# Exercise requirements
Repeat exactly the lines from the start of the material below up to and including the "align=(Align.CENTER, Align.CENTER, Align.MIN))" line.

# Data for this exercise

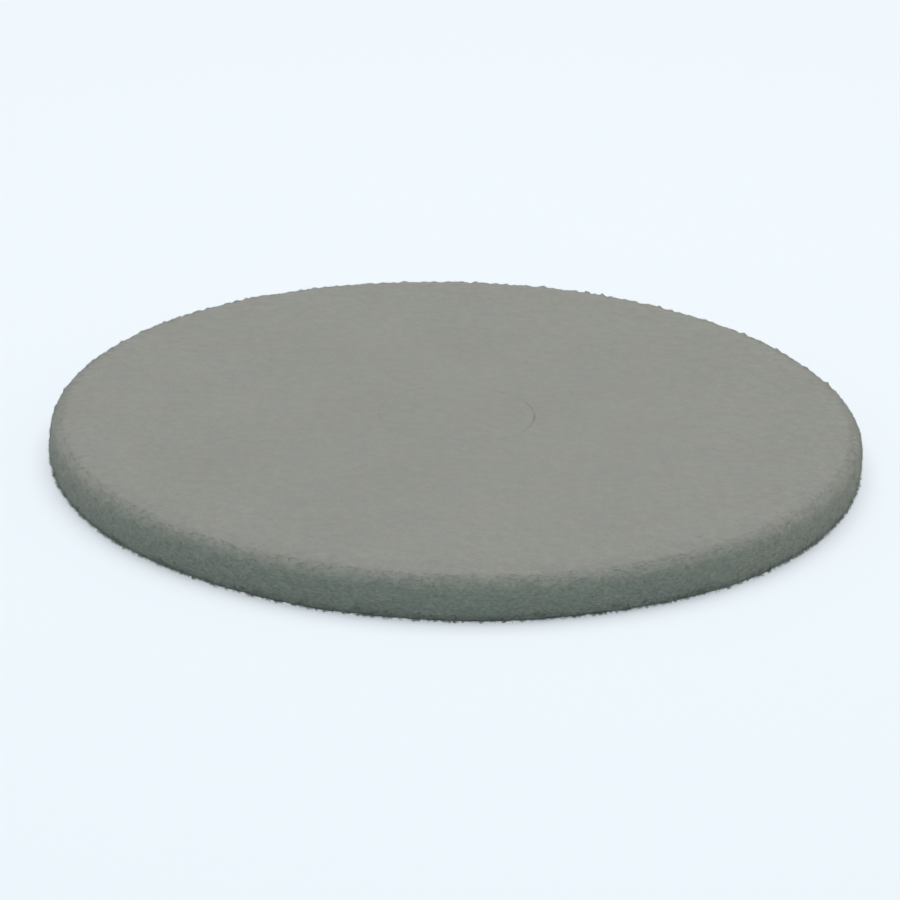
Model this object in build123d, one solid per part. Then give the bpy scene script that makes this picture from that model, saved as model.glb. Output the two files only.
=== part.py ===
"""Thick round disc of non-woven felt with a die-cut knock-out plug in its centre.

Millimetres, +Z up. The origin is the centre of the underside, where the disc lies.
The disc is stamped out of one felt web with a steel rule die. The same stroke cuts a small
circle in the middle, so two separate pieces of felt leave the press: the working ring and
the plug that still fills its centre hole.
"""
from build123d import *
import os

# ---- driving dimensions, mm ----
inch = 25.4
disc_diameter = 17.0 * inch
disc_thickness = 1.0 * inch
plug_cut_diameter = 3.25 * inch  # the centre die's own diameter, which is the hole's size
cut_gap = 0.3  # felt lost and pushed aside along the cut, measured on the radius
top_edge_round = 9.0  # the die pulls the upper face well down over the outer edge
bottom_edge_round = 6.5  # the face that lay on the cutting board stays sharper
cut_lip_round = 0.8  # the same pull at the centre cut, on both faces

# ---- derived ----
disc_radius = disc_diameter / 2
hole_radius = plug_cut_diameter / 2
plug_radius = hole_radius - cut_gap


def lower_edges(solid):
    """Circular edges that lie in the underside."""
    return solid.edges().filter_by(GeomType.CIRCLE).group_by(Axis.Z)[0]


def upper_edges(solid):
    """Circular edges that lie in the upper face."""
    return solid.edges().filter_by(GeomType.CIRCLE).group_by(Axis.Z)[-1]


def round_slab(radius):
    """Plain slab of felt, as thick as the web, standing on z = 0."""
    return Cylinder(radius, disc_thickness, align=(Align.CENTER, Align.CENTER, Align.MIN))


def felt_ring():
    """Working ring: everything between the centre cut and the soft outer edge."""
    ring = round_slab(disc_radius)
    ring = fillet(upper_edges(ring), top_edge_round)
    ring = fillet(lower_edges(ring), bottom_edge_round)
    ring -= round_slab(hole_radius)
    hole_rim_top = upper_edges(ring).sort_by(SortBy.RADIUS)[0]
    hole_rim_bottom = lower_edges(ring).sort_by(SortBy.RADIUS)[0]
    return fillet([hole_rim_top, hole_rim_bottom], cut_lip_round)


def centre_plug():
    """Round plug of the same felt that fills the hole until it is knocked out."""
    plug = round_slab(plug_radius)
    return fillet(upper_edges(plug) + lower_edges(plug), cut_lip_round)


nodes = {
    "felt_ring": felt_ring(),
    "centre_plug": centre_plug(),
}

os.makedirs("parts", exist_ok=True)
for name, shape in nodes.items():
    export_step(shape, f"parts/{name}.step")
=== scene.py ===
"""Looks of a thick felt polishing disc with a knock-out centre plug.

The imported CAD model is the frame: it gives the size and place of the disc and of its plug. The two felt
solids are replaced by soft-edged felt bodies with real relief, and by loose fibres that lie on them and
stand off their cuts.
Lengths are metres, +Z is up, and the disc lies on the floor at z = 0.
"""
import math
from collections import namedtuple

import bpy
import numpy as np
from mathutils import Matrix, Vector


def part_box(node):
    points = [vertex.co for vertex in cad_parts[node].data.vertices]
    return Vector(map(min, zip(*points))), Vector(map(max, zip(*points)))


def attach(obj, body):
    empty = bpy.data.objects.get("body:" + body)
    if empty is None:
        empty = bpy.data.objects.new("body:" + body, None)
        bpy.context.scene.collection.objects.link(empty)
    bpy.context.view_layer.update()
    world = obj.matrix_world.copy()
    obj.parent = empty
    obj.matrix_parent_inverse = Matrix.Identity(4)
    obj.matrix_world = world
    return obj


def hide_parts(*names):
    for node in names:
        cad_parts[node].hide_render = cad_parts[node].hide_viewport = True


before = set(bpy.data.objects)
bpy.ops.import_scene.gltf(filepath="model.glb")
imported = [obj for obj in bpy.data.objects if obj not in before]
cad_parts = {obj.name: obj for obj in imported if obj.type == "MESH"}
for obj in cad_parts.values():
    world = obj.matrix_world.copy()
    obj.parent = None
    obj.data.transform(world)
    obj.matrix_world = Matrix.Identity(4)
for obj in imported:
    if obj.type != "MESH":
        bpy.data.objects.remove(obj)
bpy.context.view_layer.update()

ring_low, ring_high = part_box("felt_ring")
plug_low, plug_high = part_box("centre_plug")

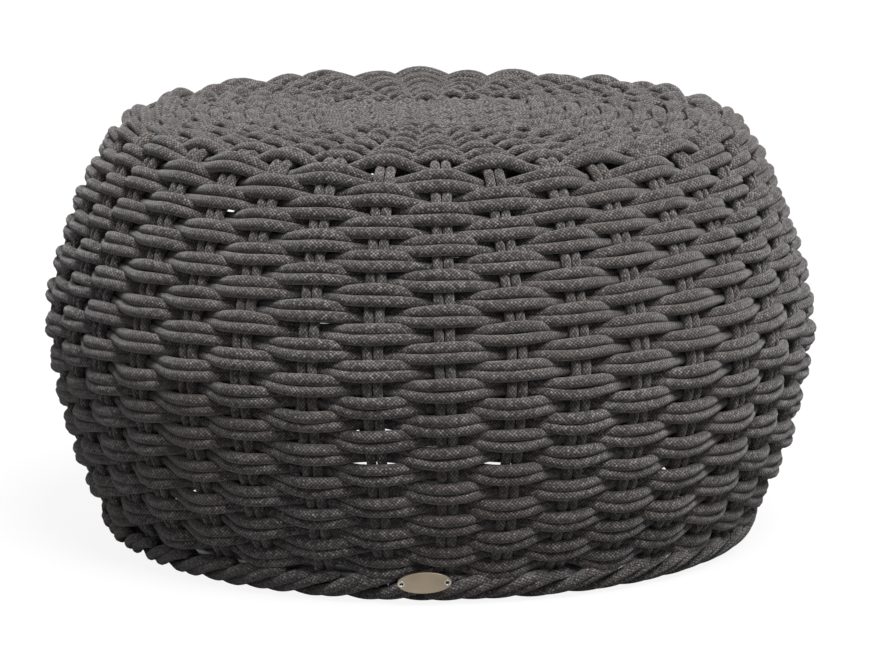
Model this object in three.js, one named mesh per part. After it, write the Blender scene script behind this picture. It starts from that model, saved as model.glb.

# Worked answer
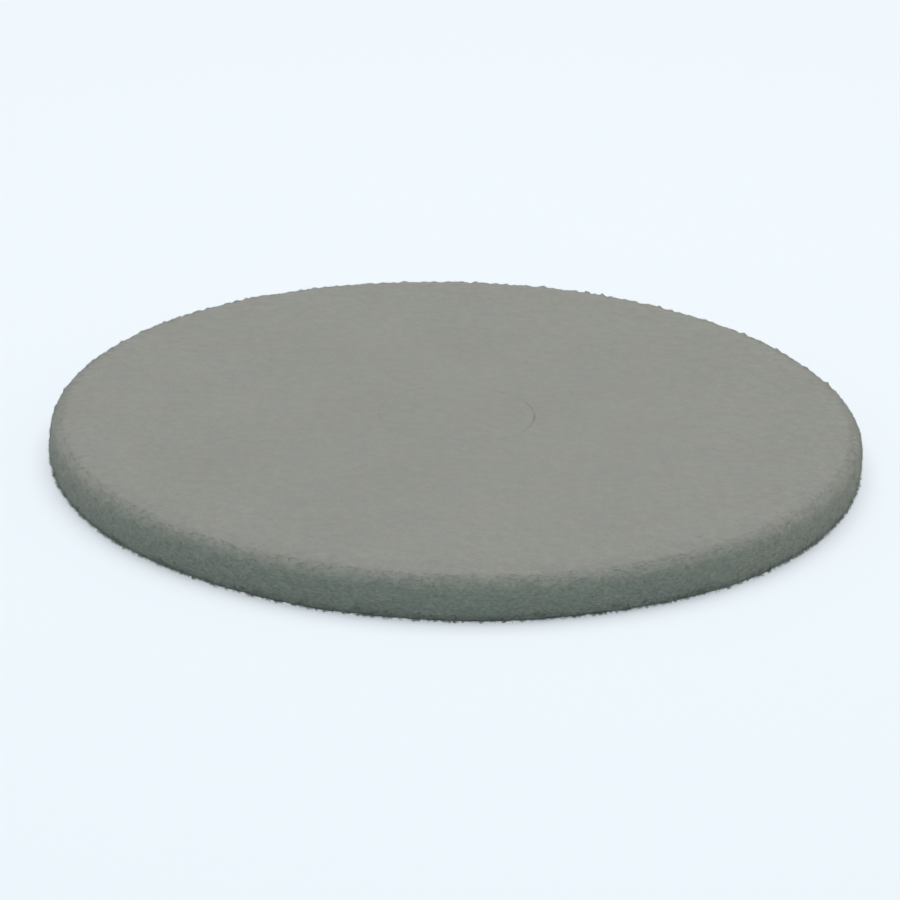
Model this object in build123d, one solid per part. Then give the bpy scene script that makes this picture from that model, saved as model.glb. Output the two files only.
=== part.py ===
"""Thick round disc of non-woven felt with a die-cut knock-out plug in its centre.

Millimetres, +Z up. The origin is the centre of the underside, where the disc lies.
The disc is stamped out of one felt web with a steel rule die. The same stroke cuts a small
circle in the middle, so two separate pieces of felt leave the press: the working ring and
the plug that still fills its centre hole.
"""
from build123d import *
import os

# ---- driving dimensions, mm ----
inch = 25.4
disc_diameter = 17.0 * inch
disc_thickness = 1.0 * inch
plug_cut_diameter = 3.25 * inch  # the centre die's own diameter, which is the hole's size
cut_gap = 0.3  # felt lost and pushed aside along the cut, measured on the radius
top_edge_round = 9.0  # the die pulls the upper face well down over the outer edge
bottom_edge_round = 6.5  # the face that lay on the cutting board stays sharper
cut_lip_round = 0.8  # the same pull at the centre cut, on both faces

# ---- derived ----
disc_radius = disc_diameter / 2
hole_radius = plug_cut_diameter / 2
plug_radius = hole_radius - cut_gap


def lower_edges(solid):
    """Circular edges that lie in the underside."""
    return solid.edges().filter_by(GeomType.CIRCLE).group_by(Axis.Z)[0]


def upper_edges(solid):
    """Circular edges that lie in the upper face."""
    return solid.edges().filter_by(GeomType.CIRCLE).group_by(Axis.Z)[-1]


def round_slab(radius):
    """Plain slab of felt, as thick as the web, standing on z = 0."""
    return Cylinder(radius, disc_thickness, align=(Align.CENTER, Align.CENTER, Align.MIN))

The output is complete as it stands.